In contrast to this result, we shall exhibit a sequence of algebraic groups G for which \(\dim G/R(G)\) is not bounded above in terms of the chain ratio \(\mathrm{cr}(G)\). To show this we need the following result.

Lemma 4.2

If S is a simple algebraic group and \(k \in \mathbb {N}\), then \(\lambda (S^k) \geqslant k+2\).

Proof

The proof goes by induction on k, the case \(k=1\) being clear.

Suppose \(k>1\), write \(G=S^k\) and let \(\pi _i:G\rightarrow S\) be the projection to the i-th factor. Let M be a maximal connected subgroup of G with \(\lambda (M)=\lambda (G)-1\).
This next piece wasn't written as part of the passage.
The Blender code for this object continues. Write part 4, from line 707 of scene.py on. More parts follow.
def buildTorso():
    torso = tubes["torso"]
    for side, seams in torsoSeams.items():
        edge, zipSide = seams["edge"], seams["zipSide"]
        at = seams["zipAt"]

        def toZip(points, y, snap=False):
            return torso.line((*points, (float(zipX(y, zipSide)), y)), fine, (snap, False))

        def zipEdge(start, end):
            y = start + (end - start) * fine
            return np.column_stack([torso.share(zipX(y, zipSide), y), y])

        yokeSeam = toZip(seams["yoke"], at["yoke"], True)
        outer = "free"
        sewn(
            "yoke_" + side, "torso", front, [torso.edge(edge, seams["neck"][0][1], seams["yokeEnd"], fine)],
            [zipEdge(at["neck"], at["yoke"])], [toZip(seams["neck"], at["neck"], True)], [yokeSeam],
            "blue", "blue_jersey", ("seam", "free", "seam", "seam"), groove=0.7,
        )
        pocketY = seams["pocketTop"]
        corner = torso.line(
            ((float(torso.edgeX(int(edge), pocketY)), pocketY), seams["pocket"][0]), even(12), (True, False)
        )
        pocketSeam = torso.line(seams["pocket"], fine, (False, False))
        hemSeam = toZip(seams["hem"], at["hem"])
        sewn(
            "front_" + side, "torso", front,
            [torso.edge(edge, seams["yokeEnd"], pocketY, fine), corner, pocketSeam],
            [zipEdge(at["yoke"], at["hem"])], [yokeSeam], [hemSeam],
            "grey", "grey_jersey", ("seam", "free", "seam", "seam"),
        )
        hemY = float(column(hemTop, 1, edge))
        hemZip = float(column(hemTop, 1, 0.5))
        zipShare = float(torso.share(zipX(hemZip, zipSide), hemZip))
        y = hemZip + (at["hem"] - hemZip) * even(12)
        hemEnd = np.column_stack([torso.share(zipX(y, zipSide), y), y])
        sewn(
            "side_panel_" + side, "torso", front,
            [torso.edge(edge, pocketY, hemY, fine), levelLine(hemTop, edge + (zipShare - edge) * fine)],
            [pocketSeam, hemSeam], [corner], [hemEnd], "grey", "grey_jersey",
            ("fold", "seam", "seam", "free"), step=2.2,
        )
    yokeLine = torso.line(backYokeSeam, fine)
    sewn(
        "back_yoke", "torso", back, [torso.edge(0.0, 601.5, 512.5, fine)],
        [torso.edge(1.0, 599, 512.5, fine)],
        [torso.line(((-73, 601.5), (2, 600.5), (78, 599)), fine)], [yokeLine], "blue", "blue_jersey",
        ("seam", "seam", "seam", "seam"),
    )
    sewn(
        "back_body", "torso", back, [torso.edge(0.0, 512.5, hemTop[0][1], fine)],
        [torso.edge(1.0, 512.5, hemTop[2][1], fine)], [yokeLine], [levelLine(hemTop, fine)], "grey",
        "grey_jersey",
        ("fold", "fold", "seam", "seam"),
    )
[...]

If \(\pi _i(M)=M_i<S\) for some i, then \(M = M_i \times S^{k-1}\), and so \(\lambda (M) \geqslant \lambda (S^{k-1}) \geqslant k+1\) by induction, giving the conclusion.

Now assume \(\pi _i(M)=S\) for all i. Then M is a product of diagonal subgroups of various subsets of the simple factors of \(S^k\), and maximality forces \(M = \mathrm{diag}(S^2)\times S^{k-2}\), where \(\mathrm{diag}(S^2)\) denotes a diagonal subgroup of \(S^2\). Hence \(M \cong S^{k-1}\) and the conclusion again follows by induction. \(\square \)
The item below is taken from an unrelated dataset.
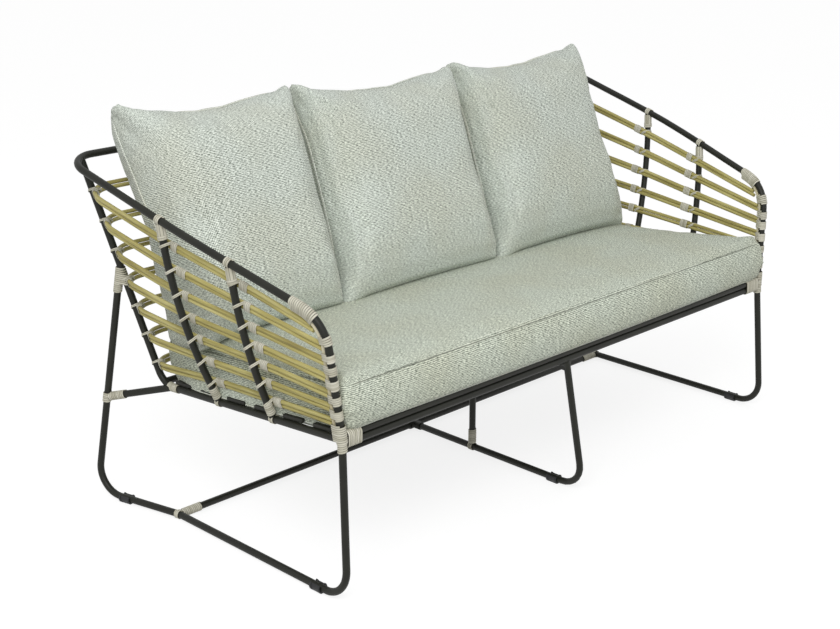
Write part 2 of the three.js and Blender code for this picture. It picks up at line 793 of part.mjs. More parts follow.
function addBindings() {
    const stations = bindingStations();
    console.log('least gap between turns of the binding', leastTurnGap(stations).toFixed(2));
    addPiece('upright_binding_left', strandGeometry(stations, -1), finishes.strand);
    addPiece('upright_binding_right', strandGeometry(stations, 1), finishes.strand);
}

// A unit box with its surface divided. A function places each vertex by its shares, from -1 to 1 each way.
function shapedBox(grid, shape) {
    const geometry = new THREE.BoxGeometry(1, 1, 1, ...grid);
    geometry.deleteAttribute('normal');
    geometry.deleteAttribute('uv');
    const merged = mergeVertices(geometry);
    const places = merged.attributes.position;
    for (let index = 0; index < places.count; index += 1) {
        const shares = new THREE.Vector3().fromBufferAttribute(places, index).multiplyScalar(2);
        const moved = shape(...shares.toArray());
        places.setXYZ(index, moved.x, moved.y, moved.z);
    }
    return merged;
}

function eased(share) {
    return Math.sin((share * Math.PI) / 2);
}

// Full over most of the width and steep near the edges, where a higher power is fuller still
function fullness(share, otherShare, power = crownPower) {
    return Math.sqrt((1 - Math.abs(share) ** power) * (1 - otherShare ** crownPower));
}

// Seat cushion: crowned top, sides drawn in between ears at the corners, flat underneath
function seatGeometry() {
    return shapedBox(seatGrid, (across, along, through) => {
        const u = eased(across);
        const v = eased(along);
        const top = (1 + through) / 2;
        const round = seatRound * (1 - Math.sqrt(1 - through ** 2));
        const halfWidth = seatHalfWidth - seatDraw * (1 - v * v) * top - seatTaper * (1 - top) - round;
        const halfLength = seatLength / 2 - seatDraw * (1 - u * u) * top - round;
        const ears = seatEar * u ** 4 * v ** 4;
        const lift = seatThickness + (seatCrown * fullness(u, v) + ears) * top;
        return point(u * halfWidth, v * halfLength + seatLength / 2, top * lift);
    });
}

function addSeat() {
    const seat = addPiece('seat_cushion', seatGeometry(), finishes.fabric);
    seat.position.set(0, -seatOverhang, 0);
    const lying = new THREE.Group();
    lying.position.z = shellHeight + (tubeRadius + slatThickness + clearance * 2) / Math.cos(seatSlope);
    lying.rotation.x = -seatSlope;
    lying.add(seat);
    sofa.add(lying);
    lying.updateMatrixWorld(true);
    return solidOf(seat.geometry.clone().applyMatrix4(seat.matrixWorld));
}

// Pillow: thin at its piped edge, full in the middle and towards its foot, its top edge dipped
// between the corners
function pillowGeometry({ foot, top, height, draw }) {
    return shapedBox(pillowGrid, (across, along, through) => {
        const u = eased(across);
        const v = eased(along);
        const rise = (1 + v) / 2;
        const run = (1 + u) / 2;
        const left = THREE.MathUtils.lerp(foot[0], top[0], rise) * seatHalfWidth;
        const right = THREE.MathUtils.lerp(foot[1], top[1], rise) * seatHalfWidth;
        const drawn = (u > 0 ? draw[1] : draw[0]) * pillowSize * (1 - v * v) * -u;
        const tall = THREE.MathUtils.lerp(height[0], height[1], run) * pillowSize;
        const dip = pillowDip * (1 - u * u) * rise;
        const footDip = pillowFootDip * (1 - u * u) * (1 - rise);
        const crown = through > 0 ? pillowFrontCrown : pillowBackCrown;
        const power = crownPower + sagPower * Math.max(0, -v);
        const depth = -through * (pillowBand / 2 + crown * fullness(u, v, power));
        return point(THREE.MathUtils.lerp(left, right, run) + drawn, depth, rise * tall - dip + footDip);
    });
}

// A pillow stands on the seat by its foot, and leans towards the back posts
function addPillows(seat) {
    const pressed = seat.translate(0, 0, clearance);
    const seatHeight = shellHeight + (tubeRadius + slatThickness + seatThickness) / Math.cos(seatSlope);
    const postDepth = pointWhere([backPostTop, backPostKnee], 'z', seatHeight).y;
    const reach = postDepth - pillowBackGap / Math.cos(backLean);
    const footHeight = seatHeight - reach * Math.tan(seatSlope) + pillowFootRise;
    Object.entries(pillowShares).forEach(([name, shares]) => {
        const geometry = pillowGeometry(shares);
        geometry.rotateX(-backLean - pillowSettleAngle);
        geometry.translate(0, reach, footHeight);
        addPiece(name, geometryOf(solidOf(geometry).subtract(pressed)), finishes.fabric);
    });
}

addRim();
addShellFrame();
addArmPosts();
addBackPosts();
addLegs();
addCentreFrame();
addTee();
addClips();
addSlats();
addCanes();
addFillers();
addBindings();
addPillows(addSeat());

// The origin is the middle of the part's box, on the floor
const bounds = new THREE.Box3().setFromObject(sofa);
const centre = bounds.getCenter(new THREE.Vector3());
const whole = new THREE.Group();
sofa.position.set(-centre.x, -centre.y, -bounds.min.z);
whole.add(sofa);
console.log('moved by', sofa.position.toArray().map((value) => value.toFixed(3)).join(' '));

export default whole;
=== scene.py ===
import math

import bmesh
import bpy
import numpy as np
from mathutils import Matrix, Vector


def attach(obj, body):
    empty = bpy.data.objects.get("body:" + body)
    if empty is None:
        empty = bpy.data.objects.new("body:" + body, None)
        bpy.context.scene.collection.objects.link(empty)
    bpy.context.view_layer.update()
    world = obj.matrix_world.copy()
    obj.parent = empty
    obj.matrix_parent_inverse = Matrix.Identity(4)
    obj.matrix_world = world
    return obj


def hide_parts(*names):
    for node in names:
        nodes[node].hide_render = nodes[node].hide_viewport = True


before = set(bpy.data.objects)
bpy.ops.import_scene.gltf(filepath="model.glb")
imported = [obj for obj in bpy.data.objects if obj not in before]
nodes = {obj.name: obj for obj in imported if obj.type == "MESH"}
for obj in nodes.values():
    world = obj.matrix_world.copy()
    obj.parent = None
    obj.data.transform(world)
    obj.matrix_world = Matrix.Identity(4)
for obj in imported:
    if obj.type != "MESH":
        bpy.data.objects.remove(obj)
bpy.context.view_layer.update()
rng = np.random.default_rng(33)
print("frame loaded,", len(nodes), "nodes")


# small tools

def fromHex(code):
    shares = [int(code[start:start + 2], 16) / 255 for start in (1, 3, 5)]
    return tuple(v / 12.92 if v <= 0.04045 else ((v + 0.055) / 1.055) ** 2.4 for v in shares) + (1.0,)


def addNode(tree, kind, settings=None, links=None):
    # "stops" are the places and colours of a colour ramp
    node = tree.nodes.new(kind)
    for name, value in (settings or {}).items():
        if name == "stops":
            steps = node.color_ramp.elements
            while len(steps) < len(value):
                steps.new(0.5)
            for step, (place, code) in zip(steps, value):
                step.position = place
                step.color = fromHex(code)
        elif isinstance(name, int) or name in node.inputs:
            node.inputs[name].default_value = value
        else:
            setattr(node, name, value)
    for name, socket in (links or {}).items():
        tree.links.new(socket, node.inputs[name])
    return node


def newMaterial(name, surface):
    material = bpy.data.materials.new(name)
    material.use_nodes = True
    tree = material.node_tree
    tree.nodes.clear()
    shader = addNode(tree, "ShaderNodeBsdfPrincipled", surface)
    addNode(tree, "ShaderNodeOutputMaterial", links={"Surface": shader.outputs[0]})
    return material, tree, shader


def giveRelief(tree, shader, colour, height, strength, distance):
    # the colour and the fine relief of a surface, the relief's depth in metres
    bump = addNode(tree, "ShaderNodeBump", {"Strength": strength, "Distance": distance}, {"Height": height})
    tree.links.new(colour, shader.inputs["Base Color"])
    tree.links.new(bump.outputs[0], shader.inputs["Normal"])


def grainOf(tree, streaks, patches):
    # fine streaks and broad patches along the grain, on a map in metres: the streaks, and the mean of both
    grain = addNode(tree, "ShaderNodeUVMap", {"uv_map": "grain"}).outputs[0]
    layers = []
    for scale, detail, roughness in (streaks, patches):
        laid = addNode(tree, "ShaderNodeMapping", {"Scale": scale}, {"Vector": grain})
        noise = addNode(tree, "ShaderNodeTexNoise", {"Scale": 1.0, "Detail": detail, "Roughness": roughness},
                        {"Vector": laid.outputs[0]})
        layers.append(noise.outputs[0])
    total = addNode(tree, "ShaderNodeMath", {"operation": "ADD"}, {0: layers[0], 1: layers[1]})
    mean = addNode(tree, "ShaderNodeMath", {"operation": "MULTIPLY", 1: 0.5}, {0: total.outputs[0]})
    return layers[0], mean.outputs[0]


def deselectAll():
    if bpy.context.object and bpy.context.object.mode != "OBJECT":
        bpy.ops.object.mode_set(mode="OBJECT")
    bpy.ops.object.select_all(action="DESELECT")


def selectOnly(piece):
    deselectAll()
    piece.select_set(True)
    bpy.context.view_layer.objects.active = piece


def applyModifier(piece, kind, settings):
    selectOnly(piece)
    modifier = piece.modifiers.new(kind.title(), kind)
    for name, value in settings.items():
        setattr(modifier, name, value)
    bpy.ops.object.modifier_apply(modifier=modifier.name)


def shadeSmooth(piece, degrees):
    selectOnly(piece)
    bpy.ops.object.shade_smooth_by_angle(angle=math.radians(degrees))


def giveMaterial(piece, material):
    piece.data.materials.clear()
    piece.data.materials.append(material)


def unit(vector):
    return vector / np.linalg.norm(vector)


# finishes

def powderCoatedSteel():
    # near-black grey-green powder coat on tube: satin, with a very fine orange peel
    material, tree, shader = newMaterial("powder_coated_steel", {
        "Roughness": 0.48, "Specular IOR Level": 0.28})
    place = addNode(tree, "ShaderNodeTexCoord").outputs["Object"]
    patches = addNode(tree, "ShaderNodeTexNoise", {"Scale": 22.0, "Detail": 3.0}, {"Vector": place})
    # grain of 1.1 mm
    peel = addNode(tree, "ShaderNodeTexNoise", {"Scale": 900.0, "Detail": 2.0}, {"Vector": place})
    colour = addNode(tree, "ShaderNodeValToRGB", {"stops": [(0.3, "#181913"), (0.7, "#20211a")]},
                     {0: patches.outputs[0]})
    giveRelief(tree, shader, colour.outputs[0], peel.outputs[0], 0.25, 0.0002)
    return material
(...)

Now, fix a simple algebraic group S and let \(G = S^k\) for \(k \geqslant 1\). Since \(l(G) = k\cdot l(S)\) and \(\lambda (G) \geqslant k+2\) by Lemma 4.2, it follows that

$$\begin{aligned} \mathrm{cr}(G) = l(G)/\lambda (G) < k\cdot l(S)/k = l(S). \end{aligned}$$

Letting k tend to infinity, we see that \(\mathrm{cr}(G)\) is bounded, while \(\dim G/R(G) = \dim G\) tends to infinity.